Big Data for the Common Good
The prospects of utilizing big data sets originating from governmental agencies are growing by leaps and bounds, and providing tantalizing new possibilities for bolstering not only private profits, but the public good as well. In just the last week, progress has been made with open data initiatives not only in the U.S., but Europe too.
Last week, the White House Office of Science and Technology Policy (OSTP) and the federal government’s Networking and Information Technology R&D (NITRD) program hosted a “Data to Knowledge to Action” event in Washington D.C. The event was attended by representatives from dozens of governmental agencies, universities, non-profit organizations, and technology vendors, such as Teradata, Splunk, and IBM.
At the event, the OSTP announced it’s sponsoring a second round of big data projects that build off the first round unveiled in March 2012. That first event made big headlines, and also brought some big bucks to bear when the Obama Administration committed $200 million to help build big data projects.

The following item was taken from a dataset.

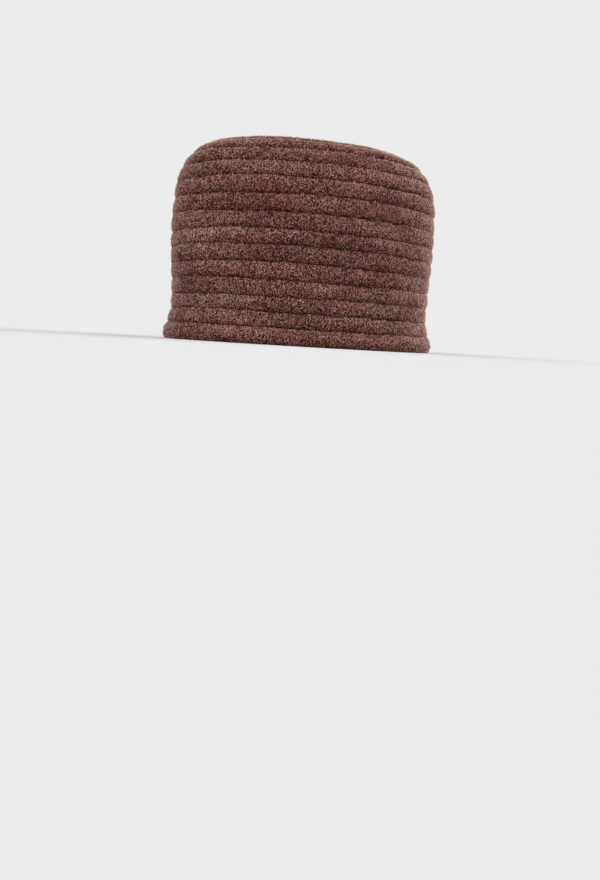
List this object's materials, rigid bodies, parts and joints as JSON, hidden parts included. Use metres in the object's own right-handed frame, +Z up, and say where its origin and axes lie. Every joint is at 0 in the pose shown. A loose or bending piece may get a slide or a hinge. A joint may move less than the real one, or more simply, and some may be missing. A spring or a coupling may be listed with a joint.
{
  "type": "wool hat",
  "caption": "Brimless wool hat, a tall soft pillbox worked in horizontal padded rows, with an oval tip and a rolled hem; worn on the head.",
  "frame": {"origin": "under the middle of the hat, in the plane of the hem that it rests on", "axes": "+Z up from the hem to the tip, the wearer faces -Y, so the long axis of the oval is Y and +X is the wearer's left"},
  "size_m": [0.1824, 0.2124, 0.138],
  "materials": {
    "wool": "matte, brushed melange wool in brown with lighter and darker fibres"
  },
  "bodies": {
    "root": {"rolled_hem": "wool", "side_crown": "wool", "tip": "wool"}
  },
  "joints": []
}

This time around, the OSTP highlighted four new big data projects in particular that should improve the lives of Americans by focusing on areas such as cancer research, geointellingece, economics, linguistics, and dozens more being driven by companies and organizations attending the event.
For starters, the OSTP is throwing its support behind CancerLinQ, a five-year, $80-million initiative aimed at establishing a network to centrally record the outcomes of cancer treatments around the country. Currently, good detailed information about cancer treatments and outcomes is only available through the 3 percent of cancer patients who participate in clinical trials. CancerLinQ aims to bring unlock information on the other 97 percent to improve the field of oncology.
Another project aims to increase the rates of those participating in clinical trials. According to the OSTP, just half of all clinical trials fail to reach their recruitment targets. To help with the situation, a group of drug companies (including Novartis, Pfizer, and Eli Lilly and Co.) are coming together to improve the clinicaltrials.gov website by providing more detailed and patient-friendly information about available trials.
The Earth sciences get a boost from a new collaboration between NASA and Amazon Web Services (AWS) to make space-based data about the Earth widely available to the public over the Internet. The OSTP says this will bolster projects like Citizen Science Alliance’s Zooniverse.org, a website for crowd-sourcing solutions to scientific problems that involve lots and lots of data. You can read more about the NASA-AWS collaboration here.
The fourth new OSTP-backed initiative involves DataKind, a non-profit organization that that aims to match data scientists with non-profit and non-governmental organizations. Hadoop-distributor Pivotal has agreed to work with DataKind to help social organizations make better use of their big data sets. DataKind is also going to work with The Mission Continues, which aims to match military veterans with jobs, and Medic Mobile, a group that attempts to improve the health of under-serviced and disconnected communities.
Projects such as these improve the odds for making novel scientific discoveries, says Suzi Iacono, co-chair of NITRD’s Big Data Senior Steering Group. “We are seeing progress on so many fronts,” she says. “For example, developing the foundations of scalable algorithms, integrating human and machine reasoning in large-scale inferences, extracting knowledge from large, diverse, and complex data sets, and altogether facilitating powerful new approaches to discovery and decision-making.”
Another big data group making waves in the public sphere is the UK-based Open Data Institute. Speaking at the Strata Conference in London event last week, Gavin Starks, the CEO of ODI, said he is seeing progress made in open data initiatives around the world.
“I was heartened when the G8 signed an open data charter,” he says in a keynote. “And it was an astonishing thing to see ‘machine readable’ in a presidential order,” referring to President Obama’s May 9 executive order that all government data that is posted for free public use on the data.gov must be in a machine-readable format.
|Open Data Initiative CEO Gavin Starks|
“But it’s not just about government,” Starks says. “It’s part of a global trend towards a government 2.0 landscape, but it’s broadening. We’ve seen at the ODI commercial companies like Virgin, Rackspace, and Deloitte.”
These for-profit companies realize they have much to gain by opening up their big data troves and sharing the riches for the benefit of humanity. “There’s a real positive intent,” Starks says. “Surprisingly we’ve had organizations come to us and say, ‘We have these data sets. We’re not innovating as much as we could. If we make it open, how can we make it open to help a broader community engage with our information?'”
Recently, the ODI announced a new program that enables any organization–including for-profit ventures as well as non-profit entities–to set up their own open data organization, which are dubbed ODI nodes. Currently there are 13 ODI nodes around the world, ranging from Chicago to Moscow.
The goal is to deliver more transparency not only with government, but with corporations as well. “To help people build trust, I think, is the key outcome that people are looking for,” Starks says. “How can we build trust with organizations that we’re dealing with?”